The checklist dataset includes both media and references. The images don't appear in GBIF, but are visible in EOL (e.g., http://eol.org/data_objects/26558840 shown below:

36163 orig Because the type for the media is set to a type (http://eol.org/schema/media/Document) that only EOL recognises, GBIF doesn't harvest the images, and hence misses out on all this extra multimedia goodness.

References

The references in the BDJ dataset don't appear in either GBIF or EOL (see http://eol.org/pages/38177334/literature). Presumably they don't appear in GBIF because BDJ uses EOL's extension, but why don't they appear in EOL? Looking at the raw data, the references.csv file in the Darwin Core lacks the coreid field needed to link the references to the corresponding taxon (the fiels is defined in the meta.xml file, but there is no corresponding column in the references.csv file. Looking at other BDJ Darwin Core Archives this seems to be a common problem.

Map

Strangely the BDJ paper shows a map with a point locality, but the same data in GBIF does not (see http://doi.org/10.15468/zpz4ls). Mapbdj

A look at the occurrences.csv shows that the file has verbatim latitude and longitude but not decimal versions of the coordinates, which is what GBIF uses to locate records on the map. So the BDJ data set isn't contributing any geographical data. Clearly a lot of BDJ data is georeferenced (see map), but not this example.

Taxa

The centipede Eupolybothrus cavernicolus is not in GBIF's backbone classification. This is a common issue, especially with newly described taxa. GBIF does not have access to recent nomenclatural data, and so even though the BDJ data comes with a ZooBank LSID urn:lsid:zoobank.org:act:6F9A6F3C-687A-436A-9497-70596584678C for the name Eupolybothrus cavernicolus, GBIF itself doesn't know about and so if you do a default search on the name Eupolybothrus cavernicolus you get only the genus.

Summary

Here are the issues I uncovered after a little bit of messing about:

  1. BDJ Darwin Core Archives don't support extensions recognised by GBIF.
  2. BDJ references lack the coreid for the taxa/occurrences and hence are not ingested by Darwin Core readers.
  3. BDJ does not seem to parse and interpret verbatim coordinates when generating Darwin Core Archives.
  4. GBIF doesn't support the extensions output by BDJ.
  5. GBIF's references extension is woefully inadequate for handling bibliographic metadata.
  6. GBIF's list of taxonomic names is woefully out of date.

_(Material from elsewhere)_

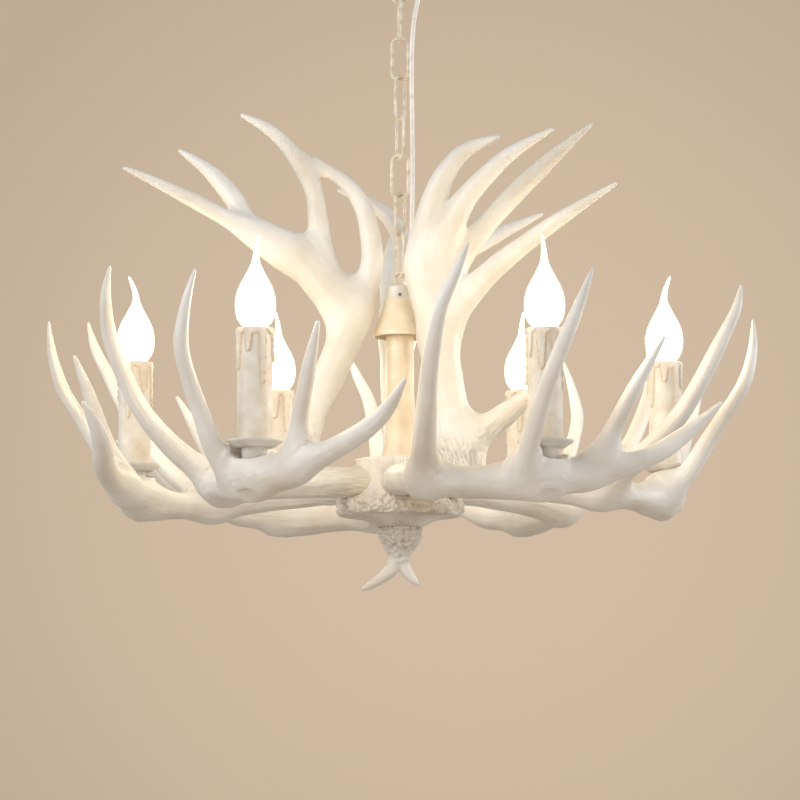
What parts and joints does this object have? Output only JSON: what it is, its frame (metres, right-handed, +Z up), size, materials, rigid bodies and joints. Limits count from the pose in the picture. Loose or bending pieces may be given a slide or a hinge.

What both puzzles and frustrates me is that a much trumpeted collaboration between these projects has significant problems which seem to have gone undetected. It seems as if it is enough to have a pipeline between a data journal and a project, without actually testing whether that pipeline loses or misrepresents the data. In some cases, very little of the data in a BDJ archive actually makes it into GBIF, which is wasteful and rather defeats the point of having a data journal to database pipeline in the first place.